In the records below, find the line that contains "on the floor" and the line that contains "cad_parts[node].hide_render = cad_parts[node].hide_viewport". Set down exactly those lines and every line between them, and nothing more.

____ Input for this task

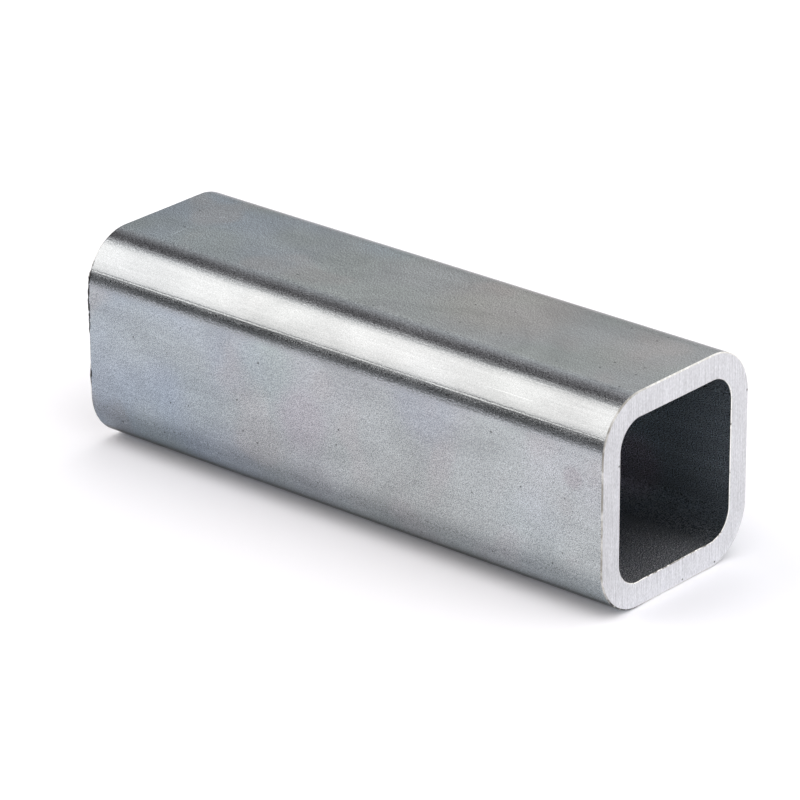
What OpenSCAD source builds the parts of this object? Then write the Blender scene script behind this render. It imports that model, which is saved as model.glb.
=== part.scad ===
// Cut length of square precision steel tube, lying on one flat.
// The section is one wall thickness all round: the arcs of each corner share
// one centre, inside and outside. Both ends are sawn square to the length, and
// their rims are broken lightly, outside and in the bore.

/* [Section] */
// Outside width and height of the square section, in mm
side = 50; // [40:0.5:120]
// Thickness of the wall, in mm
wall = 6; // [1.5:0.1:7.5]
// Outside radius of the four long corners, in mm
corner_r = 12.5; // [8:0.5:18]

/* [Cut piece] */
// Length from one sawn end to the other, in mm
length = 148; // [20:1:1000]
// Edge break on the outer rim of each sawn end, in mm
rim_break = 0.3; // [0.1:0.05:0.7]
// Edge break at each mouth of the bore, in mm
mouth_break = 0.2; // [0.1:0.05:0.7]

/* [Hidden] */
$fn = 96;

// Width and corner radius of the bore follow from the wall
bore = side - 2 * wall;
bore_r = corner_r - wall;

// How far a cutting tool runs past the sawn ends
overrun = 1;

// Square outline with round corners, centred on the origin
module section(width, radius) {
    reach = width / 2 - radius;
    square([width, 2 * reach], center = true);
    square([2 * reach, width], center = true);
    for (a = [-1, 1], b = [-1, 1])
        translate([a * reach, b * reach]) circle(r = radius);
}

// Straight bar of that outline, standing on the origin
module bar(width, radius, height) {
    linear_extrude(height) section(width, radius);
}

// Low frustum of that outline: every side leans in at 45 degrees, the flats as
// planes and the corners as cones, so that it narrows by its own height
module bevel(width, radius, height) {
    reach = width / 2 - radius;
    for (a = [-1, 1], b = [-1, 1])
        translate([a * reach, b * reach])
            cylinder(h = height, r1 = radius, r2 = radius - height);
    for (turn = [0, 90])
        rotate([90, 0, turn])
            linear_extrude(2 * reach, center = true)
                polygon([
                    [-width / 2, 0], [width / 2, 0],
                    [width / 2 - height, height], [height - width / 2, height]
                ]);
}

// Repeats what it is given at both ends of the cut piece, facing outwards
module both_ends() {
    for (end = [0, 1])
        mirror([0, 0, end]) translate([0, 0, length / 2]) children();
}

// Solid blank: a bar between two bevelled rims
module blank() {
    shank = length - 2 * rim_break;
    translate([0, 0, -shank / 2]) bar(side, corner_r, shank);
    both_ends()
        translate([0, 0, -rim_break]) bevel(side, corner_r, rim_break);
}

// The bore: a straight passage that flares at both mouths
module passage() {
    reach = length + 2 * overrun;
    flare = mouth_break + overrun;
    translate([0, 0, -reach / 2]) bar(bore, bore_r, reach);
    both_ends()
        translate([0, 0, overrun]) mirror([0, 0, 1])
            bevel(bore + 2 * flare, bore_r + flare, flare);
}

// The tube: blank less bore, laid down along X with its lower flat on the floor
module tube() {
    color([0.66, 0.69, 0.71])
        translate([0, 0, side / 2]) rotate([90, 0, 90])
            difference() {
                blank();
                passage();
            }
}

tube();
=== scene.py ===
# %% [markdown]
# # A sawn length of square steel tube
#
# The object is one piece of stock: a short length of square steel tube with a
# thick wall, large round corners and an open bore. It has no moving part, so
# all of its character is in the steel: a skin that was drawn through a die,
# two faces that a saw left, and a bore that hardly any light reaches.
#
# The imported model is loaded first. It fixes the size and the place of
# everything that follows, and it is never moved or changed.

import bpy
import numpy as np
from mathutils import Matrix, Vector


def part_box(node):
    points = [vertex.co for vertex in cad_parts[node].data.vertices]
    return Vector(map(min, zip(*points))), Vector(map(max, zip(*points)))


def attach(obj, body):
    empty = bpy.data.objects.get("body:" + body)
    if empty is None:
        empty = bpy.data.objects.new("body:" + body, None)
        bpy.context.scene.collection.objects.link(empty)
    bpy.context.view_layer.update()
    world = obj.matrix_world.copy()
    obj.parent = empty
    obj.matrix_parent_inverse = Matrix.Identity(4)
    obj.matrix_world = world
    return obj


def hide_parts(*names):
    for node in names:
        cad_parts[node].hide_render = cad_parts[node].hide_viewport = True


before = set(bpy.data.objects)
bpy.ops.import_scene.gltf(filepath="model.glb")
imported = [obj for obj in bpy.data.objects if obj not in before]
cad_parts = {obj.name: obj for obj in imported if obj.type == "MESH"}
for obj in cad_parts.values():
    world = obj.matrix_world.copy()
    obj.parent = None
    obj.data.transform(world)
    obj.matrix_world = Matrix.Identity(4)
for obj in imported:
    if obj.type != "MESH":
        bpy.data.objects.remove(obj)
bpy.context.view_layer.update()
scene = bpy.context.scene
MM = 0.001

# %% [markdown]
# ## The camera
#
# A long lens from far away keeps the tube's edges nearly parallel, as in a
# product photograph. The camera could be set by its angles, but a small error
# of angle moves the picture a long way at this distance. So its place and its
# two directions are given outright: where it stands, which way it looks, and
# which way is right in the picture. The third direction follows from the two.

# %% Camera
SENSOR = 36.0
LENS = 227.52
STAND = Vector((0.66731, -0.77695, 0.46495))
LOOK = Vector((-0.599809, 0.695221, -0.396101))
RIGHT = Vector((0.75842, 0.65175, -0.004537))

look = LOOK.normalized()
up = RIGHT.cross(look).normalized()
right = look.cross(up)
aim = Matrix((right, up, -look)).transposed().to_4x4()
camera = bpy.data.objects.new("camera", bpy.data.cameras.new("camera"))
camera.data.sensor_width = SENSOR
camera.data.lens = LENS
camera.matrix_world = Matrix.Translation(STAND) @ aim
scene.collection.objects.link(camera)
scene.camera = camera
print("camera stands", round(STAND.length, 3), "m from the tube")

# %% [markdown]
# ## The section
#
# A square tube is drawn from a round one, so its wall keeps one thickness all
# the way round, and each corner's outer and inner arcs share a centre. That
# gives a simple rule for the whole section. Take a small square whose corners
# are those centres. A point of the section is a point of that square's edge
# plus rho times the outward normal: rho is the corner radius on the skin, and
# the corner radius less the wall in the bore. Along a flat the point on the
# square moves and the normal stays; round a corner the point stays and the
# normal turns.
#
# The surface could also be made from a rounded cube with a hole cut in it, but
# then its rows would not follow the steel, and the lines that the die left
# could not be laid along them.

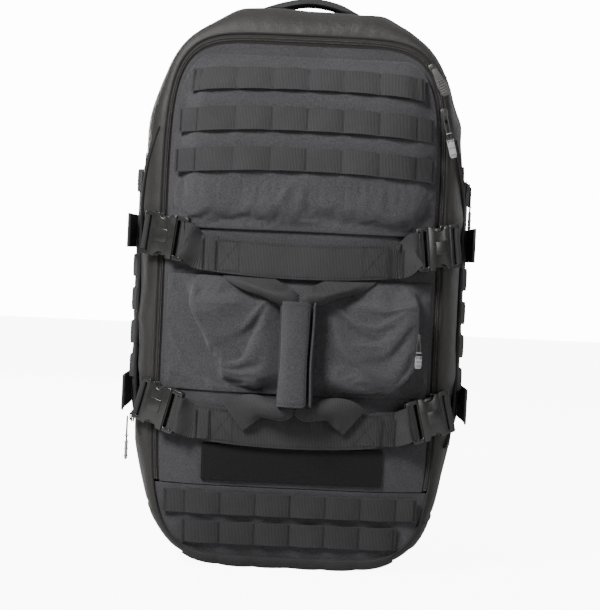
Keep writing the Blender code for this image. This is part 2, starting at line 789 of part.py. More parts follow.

________

Reply to the exercise
// The tube: blank less bore, laid down along X with its lower flat on the floor
module tube() {
    color([0.66, 0.69, 0.71])
        translate([0, 0, side / 2]) rotate([90, 0, 90])
            difference() {
                blank();
                passage();
            }
}

tube();
=== scene.py ===
# %% [markdown]
# # A sawn length of square steel tube
#
# The object is one piece of stock: a short length of square steel tube with a
# thick wall, large round corners and an open bore. It has no moving part, so
# all of its character is in the steel: a skin that was drawn through a die,
# two faces that a saw left, and a bore that hardly any light reaches.
#
# The imported model is loaded first. It fixes the size and the place of
# everything that follows, and it is never moved or changed.

import bpy
import numpy as np
from mathutils import Matrix, Vector


def part_box(node):
    points = [vertex.co for vertex in cad_parts[node].data.vertices]
    return Vector(map(min, zip(*points))), Vector(map(max, zip(*points)))


def attach(obj, body):
    empty = bpy.data.objects.get("body:" + body)
    if empty is None:
        empty = bpy.data.objects.new("body:" + body, None)
        bpy.context.scene.collection.objects.link(empty)
    bpy.context.view_layer.update()
    world = obj.matrix_world.copy()
    obj.parent = empty
    obj.matrix_parent_inverse = Matrix.Identity(4)
    obj.matrix_world = world
    return obj


def hide_parts(*names):
    for node in names:
        cad_parts[node].hide_render = cad_parts[node].hide_viewport = True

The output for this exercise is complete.